Data:
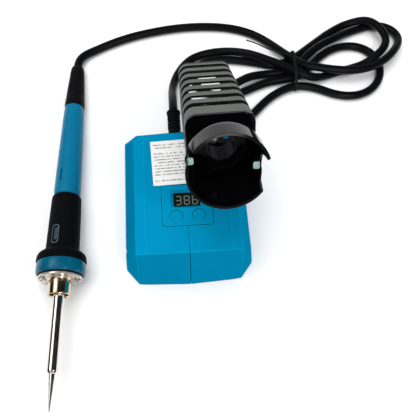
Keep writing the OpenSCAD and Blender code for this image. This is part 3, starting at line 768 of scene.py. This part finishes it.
def add_mouth():
    ys = [0, 0.8, 2, 4, 6.5, 8, 9.5, 11, 12.2, 13, 13.8, 14.5, 15, 15.5, 16, 16.8, 18, 20, 22.5, 25, 27,
          28.45]

    def radius(y):
        return np.interp(y, [0, 12, 13.6, 15.3, 28.45], [21, 20.4, 20.2, 19.6, 14.2])

    def angle(z, y):
        return math.acos(max(-1, min(1, z / radius(y))))

    def ease(y, y0, y1, z0, z1):
        return z1 + (z0 - z1) * math.sqrt(max(0.0, (y1 - y) / (y1 - y0)))

    def edges(y):
        right_top = np.interp(y, [0, 8, 13], [5.6, 3.8, 2]) if y < 13 else ease(y, 13, 15.5, 2, -2)
        right_low = np.interp(y, [0, 9, 14.5],
                              [-12, -10.3, -6]) if y < 14.5 else ease(y, 14.5, 15.5, -6, -2)
        left_top = 12.4 - 2.8 * y / 13.6 if y < 13.6 else ease(y, 13.6, 16, 9.6, 5)
        left_low = 6.3 - 4.3 * y / 12.5 if y < 12.5 else ease(y, 12.5, 16, 2, 5)
        if y >= 15.5:
            right_top = right_low = -2
        if y >= 16:
            left_top = left_low = 5
        return (-angle(left_top, y), angle(right_top, y), angle(right_low, y),
                2 * math.pi - angle(left_low, y))

    points, faces = [], []
    for which, columns in ((0, 44), (1, 64)):
        base = len(points)
        rows = 0
        for y in ys:
            k0, k1, k2, k3 = edges(y)
            a0, a1 = (k0, k1) if which == 0 else (k2, k3)
            for i in range(columns):
                a = a0 + (a1 - a0) * i / (columns - 1)
                points.append((radius(y) * math.sin(a), y, radius(y) * math.cos(a)))
            rows += 1
        for r, y in ((9.75, 28.45), (9.75, 35)):
            k0, k1, k2, k3 = edges(30 - 1.6)
            a0, a1 = (k0, k1) if which == 0 else (k2, k3)
            for i in range(columns):
                a = a0 + (a1 - a0) * i / (columns - 1)
                points.append((r * math.sin(a), y, r * math.cos(a)))
            rows += 1
        faces += [tuple(i + base for i in f) for f in grid_faces(rows, columns)]
    mouth = mesh_object("flared_mouth", points, faces, HOLDER)
    outward(mouth)
    thicken(mouth, 1.6)
    settle(mouth)
    dress(mouth, "black_gloss", "station", ["holder_mouth"])
    soften(mouth, 0.45, 3, 40)


def add_clips():
    """Two spring clips: a strip along the mouth's wall, with an ear bent inwards."""
    for name, ear, strip in (("clip_right", (13.4, 16.9, 8.6, -4.2, 0),
                              (16.1, 16.9, 9.4, 19.1, -4.2, -2.6)),
                             ("clip_left", (-19.4, -16.2, 5.2, 2.9, 6.8),
                              (-18.6, -17.8, 6, 14.2, 2.9, 4.5))):
        x0, x1, y, z0, z1 = ear
        outline = round_rect(x1 - x0, z1 - z0, 0.9, ((x0 + x1) / 2, (z0 + z1) / 2))
        n = len(outline)
        points = [(x, y, z) for x, z in outline] + [(x, y + 0.8, z) for x, z in outline]
        faces = ([tuple(range(n)), tuple(range(n, 2 * n))[::-1]]
                 + [(k, (k + 1) % n, n + (k + 1) % n, n + k) for k in range(n)])
        made = mesh_object(name, points, faces, HOLDER)
        dress(made, "steel", "station", ["side_clips"], finish="ear_steel_teal_reflection")
        soften(made, 0.2, 2, 40)
        a0, a1, b0, b1, c0, c1 = strip
        box = [(a, b, c) for c in (c0, c1) for b in (b0, b1) for a in (a0, a1)]
        made = mesh_object(name + "_strip", box,
                           [(0, 1, 3, 2), (4, 5, 7, 6), (0, 1, 5, 4), (2, 3, 7, 6), (0, 2, 6, 4),
                            (1, 3, 7, 5)],
                           HOLDER)
        dress(made, "steel", "station", finish="sleeve_steel")
        soften(made, 0.2, 2, 40)


# ---- iron, turned about its own axis
def add_iron():
    tip = turned("needle_tip", [(0, POINT), (0.35, POINT - 0.5),
                                (2.05, 58.4), (2.1, 57.4), (2.1, 52.4), (2.8, 52.2), (2.8, 16),
                                (2, 16), (2, 48), (0, 48)], IRON, 64, 0.25)
    dress(tip, "steel", "iron", ["tip"], finish="barrel_steel")
    tube_outline = [(2.9, -16), (3.4, -16), (3.4, 1.02), (5.4, 1.02), (5.4, 2), (3.4, 2), (3.4, 55),
                    (2.9, 56.4),
                    (2.2, 56.4), (2.2, 52.5), (2.9, 52.5)]
    dress(turned("steel_barrel", tube_outline, IRON, 96, 0.3), "steel", "iron", ["barrel"],
          finish="barrel_steel")
    ring = [(13.4, -9.6), (14.9, -9.6), (15.1, -7), (15.1, -4), (14.7, -2.2), (14.1, -1.4),
            (13.4, -1.3)]
    dress(turned("teal_ring", ring, IRON, 128, 0.7), "teal_gloss", "iron", ["front_ring"])
    grip = [(6.6, -56.7), (8.4, -56.7), (9.1, -56.2), (9.5, -54.9), (10.0, -38), (10.35, -20),
            (10.7, -17.2), (12.6, -16.4),
            (14.4, -15), (15.2, -13.2), (FLANGE_R, -11), (FLANGE_R, -9.6), (13.35, -9.6), (13.35, -0.4),
            (6.6, -0.4)]
    dress(turned("soft_grip", grip, IRON, 128, 0.6), "grip_black", "iron", ["grip"])
    add_grip_mark()
    add_collar()
    add_handle()
    add_boot()


def add_grip_mark():
    """A plain printed outline with three plain strokes on the grip, in place of its lettering."""
    outline = rounded([(-32.6, 2.3), (-20.2, 2.3), (-20.2, -2.3), (-32.6, -2.3)], 2.1, 6)
    loops = [(outline, [(z - math.copysign(0.3, z + 26.4), u - math.copysign(0.3, u))
                        for z, u in outline])]
    for u in (-1.3, -0.7, 0.1):
        stroke = [(-30.6, u), (-22.4, u), (-22.4, u + 0.22), (-30.6, u + 0.22)]
        loops.append((stroke, [(-26.5, u + 0.11)] * 4))
    points, faces = [], []
    for outer, inner in loops:
        base, n = len(points), len(outer)
        for z, across in (*outer, *inner):
            radius = np.interp(z, [-38, -20], [10.0, 10.35]) + 0.04
            a = math.radians(107) + across / radius
            points.append((radius * math.cos(a), radius * math.sin(a), z))
        faces += [(base + k, base + (k + 1) % n, base + n + (k + 1) % n,
                   base + n + k) for k in range(n)]
    dress(mesh_object("grip_mark", points, faces, IRON), "grip_black", "iron", finish="mark_grey")


def add_collar():
    """The plate and the collar that stands on it, which are one part with two finishes."""
    flange = turned("collar_flange", [(3.5, 1), (3.5, -0.4), (13.5, -0.4), (13.5, 1)], IRON, 128, 0.3)
    holes = [prism("hole", disc(1.2, 24, at), -3, 3, IRON) for at in PLATE_SCREWS]
    holes.append(prism("slot", round_rect(0.9, 3, 0.35, (-8.55, 2.1)), -3, 3, IRON))
    holes.append(prism("slot", round_rect(1.2, 3.6, 0.5, (10.5, 0)), -3, 3,
                       IRON @ Matrix.Rotation(math.radians(218), 4, "Z")))
    dress(cut(flange, *holes), "nickel", "iron", ["collar_plate"])
    collar = [(5.6, 0.9), (5.6, 10.2), (6.2, 11), (6.9, 11), (7.1, 10.5), (7, 9.9), (7, 1.8),
              (7.8, 0.9)]
    dress(turned("collar_tube", collar, IRON, 128, 0.25), "nickel", "iron", finish="collar_brass")


TUBE_Z, TUBE_R = (-120, -92, -72, -61.3), (7.3, 8.05, 8.5, 8.7)


def add_handle():
    # short rows along the tube keep its shading even beside the slots
    tube = [(float(np.interp(z, TUBE_Z, TUBE_R)),
             float(z)) for z in np.linspace(TUBE_Z[0], TUBE_Z[-1], 16)]
    outline = [(5, -130.6), (6.85, -130.6), *tube, (8.6, -58.9), (8.2, -57.5), (7.4, -56.7),
               (6.55, -56.7), (6.55, -1), (3.6, -1), (3.6, -16), (5, -18)]
    handle = turned("teal_handle", outline, IRON, 128, 0.6)
    slots = []
    for degrees, z in ((112, -75), (160, -78), (150, -123)):
        slot = prism("slot", round_rect(6, 1.1, 0.5, (7, 0)), z, z + 9.4,
                     IRON @ Matrix.Rotation(math.radians(degrees), 4, "Z"))
        slots.append(slot)
    dress(cut(handle, *slots), "teal_gloss", "iron", ["handle"], finish="teal_handle")


def add_boot():
    outline = [(0, -125.8), (4.95, -125.8), (4.95, -130.6), (6.95, -130.6), (BOOT_R, -131.8),
               (BOOT_R, -BOOT_SEAT), (6.8, -138),
               (6.45, -143.2)]
    for i in range(6):
        z = -143.6 - 3.6 * i + 1.2
        wide = 6.8 - (6.8 - 5) * (abs(z) - 138) / 28
        outline += [(wide, z), (wide - 0.6, z - 0.25), (wide - 0.6, z - 1.0), (wide - 0.05, z - 1.25)]
    outline += [(5, -166), (4.5, 0.6 - REAR), (4.1, -REAR), (0, -REAR)]
    dress(turned("cord_boot", outline, IRON, 96, 0.25), "rubber", "iron", ["boot"])


# ---- wire tie round the bundle
def add_tie():
    corners = [(-11.6, 3.9), (14, 3.9), (12.6, 10.2), (-3, 10.3)]
    loop = []
    reach = 3.55
    n = len(corners)
    for i, (y, z) in enumerate(corners):
        before, after = corners[i - 1], corners[(i + 1) % n]
        a0 = math.atan2(z - before[1], y - before[0]) - math.pi / 2
        a1 = math.atan2(after[1] - z, after[0] - y) - math.pi / 2
        while a1 < a0:
            a1 += 2 * math.pi
        for a in np.linspace(a0, a1, 9):
            loop.append((y + reach * math.cos(a), z + reach * math.sin(a), a))
    points = []
    section = [(-1.1, -0.1), (-0.9, -0.22), (0.9, -0.22), (1.1, -0.1), (1.1, 0.1), (0.3, 0.18),
               (0.25, 0.3), (-0.25, 0.3),
               (-0.3, 0.18), (-1.1, 0.1)]
    for y, z, a in loop:
        for across, out in section:
            points.append((90.3 + across, 105.6 + y + out * math.cos(a), z + out * math.sin(a)))
    columns = len(section)
    closed = [(i % len(loop)) for i in range(len(loop) + 1)]
    faces = []
    for i, j in zip(closed, closed[1:]):
        for k in range(columns):
            m = (k + 1) % columns
            faces.append((i * columns + k, i * columns + m, j * columns + m, j * columns + k))
    band = mesh_object("tie_band", points, faces)
    dress(band, "black_plastic", "station", ["cord_tie"])
    start, way = np.array((88.9, 113, 14.6)), np.array((-0.8, 0.58, -0.156))
    line = [start + way * 41 * t + np.array((0, 0,
                                             0.5 * math.sin(3 * math.pi * t)))
              for t in np.linspace(0, 1, 24)]
    loose = tube("tie_end", np.array(line), 0.5, 12)
    dress(loose, "black_plastic", "station")
    return band, loose


add_shell()
add_button("cap_up", -BUTTON_X, "button_up")
add_button("cap_down", BUTTON_X, "button_down")
add_label()
add_strain_relief()
add_cage()
add_mouth()
add_clips()
add_iron()
tie_band, tie_end = add_tie()

# ---- finishes of the CAD nodes that stay
for row in frame["record"]["subparts"]:
    part = frame["nodes"][row["node"]]
    part.data.materials.clear()
    finish = "sleeve_steel" if row["node"] == "neck_sleeve" else row["material_slot"]
    part.data.materials.append(MATERIALS[finish])


# ---- studio
def add_studio():
    mesh = bpy.data.meshes.new("floor")
    mesh.from_pydata([(-3, -3, 0), (3, -3, 0), (3, 3, 0), (-3, 3, 0)], [], [(0, 1, 2, 3)])
    floor = bpy.data.objects.new("floor", mesh)
    scene.collection.objects.link(floor)
    mat, tree, shader = new_material("floor")
    coords = tree.nodes.new("ShaderNodeTexCoord").outputs["Object"]
    tree.links.new(blend_colors(tree, noise(tree, coords, 6.0), (0.88, 0.88, 0.885), (0.9, 0.9, 0.9)),
                   shader.inputs["Base Color"])
    shader.inputs["Roughness"].default_value = 0.9
    shader.inputs["Specular IOR Level"].default_value = 0.1
    mesh.materials.append(mat)
    world = bpy.data.worlds.new("studio")
    world.use_nodes = True
    scene.world = world
    world.node_tree.nodes["Background"].inputs["Color"].default_value = (1, 1, 1, 1)
    world.node_tree.nodes["Background"].inputs["Strength"].default_value = WORLD_GREY
    add_light("overhead", (-0.2, 0.15, 1.1), (0.0, 0.03, 0.0), 1.2, 11, glossy=False)
    add_light("gloss_strip", (-0.66, 0.2, 1.0), (-0.08, -0.08, 0.02), 0.75, 2.6, diffuse=False)
    add_light("front_strip", (0.1, -0.95, 0.42), (0.03, -0.04, 0.09), 0.3, 2, diffuse=False)
    add_light("window", (0.28, -0.32, 0.62), (0.02, -0.02, 0.09), 0.1, 1.2)
    add_card("card_right", -8, 86)
    add_card("card_left", -89, -47)


def add_card(name, start, end, reach=CARD_REACH, steps=12):
    """A dark curved card behind the lights, which only reflections see.

    Its angles are in degrees from straight up, positive to the right.
    """
    turns = [math.radians(start + (end - start) * i / steps) for i in range(steps + 1)]
    points = [(reach * math.sin(t), y, reach * math.cos(t)) for t in turns for y in (-2.2, 2.2)]
    mesh = bpy.data.meshes.new(name)
    mesh.from_pydata(points, [], [(2 * i, 2 * i + 1, 2 * i + 3, 2 * i + 2) for i in range(steps)])
    card = bpy.data.objects.new(name, mesh)
    scene.collection.objects.link(card)
    mat, tree, shader = new_material(name)
    coords = tree.nodes.new("ShaderNodeTexCoord").outputs["Object"]
    tree.links.new(blend_colors(tree, noise(tree, coords, 3.0), (0.01, 0.01, 0.01), (0.02, 0.02, 0.02)),
                   shader.inputs["Base Color"])
    shader.inputs["Roughness"].default_value = 0.9
    mesh.materials.append(mat)
    card.visible_camera = card.visible_diffuse = card.visible_shadow = card.visible_transmission = False


def add_light(name, at, target, size, power, diffuse=True, glossy=True):
    light = bpy.data.lights.new(name, "AREA")
    light.shape = "RECTANGLE"
    light.size, light.size_y = size, size * 0.7
    light.energy = power
    obj = bpy.data.objects.new(name, light)
    obj.location = at
    obj.visible_diffuse, obj.visible_glossy = diffuse, glossy
    obj.rotation_euler = (Vector(target) - Vector(at)).to_track_quat("-Z", "Y").to_euler()
    scene.collection.objects.link(obj)


add_studio()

What you have to do:
Lines from the start of the material above through the line containing "2 * math.pi - angle(left_low, y))" are to be duplicated exactly, and only those.

Worked solution:
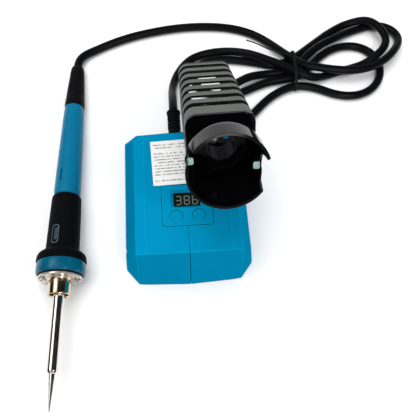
Keep writing the OpenSCAD and Blender code for this image. This is part 3, starting at line 768 of scene.py. This part finishes it.
def add_mouth():
    ys = [0, 0.8, 2, 4, 6.5, 8, 9.5, 11, 12.2, 13, 13.8, 14.5, 15, 15.5, 16, 16.8, 18, 20, 22.5, 25, 27,
          28.45]

    def radius(y):
        return np.interp(y, [0, 12, 13.6, 15.3, 28.45], [21, 20.4, 20.2, 19.6, 14.2])

    def angle(z, y):
        return math.acos(max(-1, min(1, z / radius(y))))

    def ease(y, y0, y1, z0, z1):
        return z1 + (z0 - z1) * math.sqrt(max(0.0, (y1 - y) / (y1 - y0)))

    def edges(y):
        right_top = np.interp(y, [0, 8, 13], [5.6, 3.8, 2]) if y < 13 else ease(y, 13, 15.5, 2, -2)
        right_low = np.interp(y, [0, 9, 14.5],
                              [-12, -10.3, -6]) if y < 14.5 else ease(y, 14.5, 15.5, -6, -2)
        left_top = 12.4 - 2.8 * y / 13.6 if y < 13.6 else ease(y, 13.6, 16, 9.6, 5)
        left_low = 6.3 - 4.3 * y / 12.5 if y < 12.5 else ease(y, 12.5, 16, 2, 5)
        if y >= 15.5:
            right_top = right_low = -2
        if y >= 16:
            left_top = left_low = 5
        return (-angle(left_top, y), angle(right_top, y), angle(right_low, y),
                2 * math.pi - angle(left_low, y))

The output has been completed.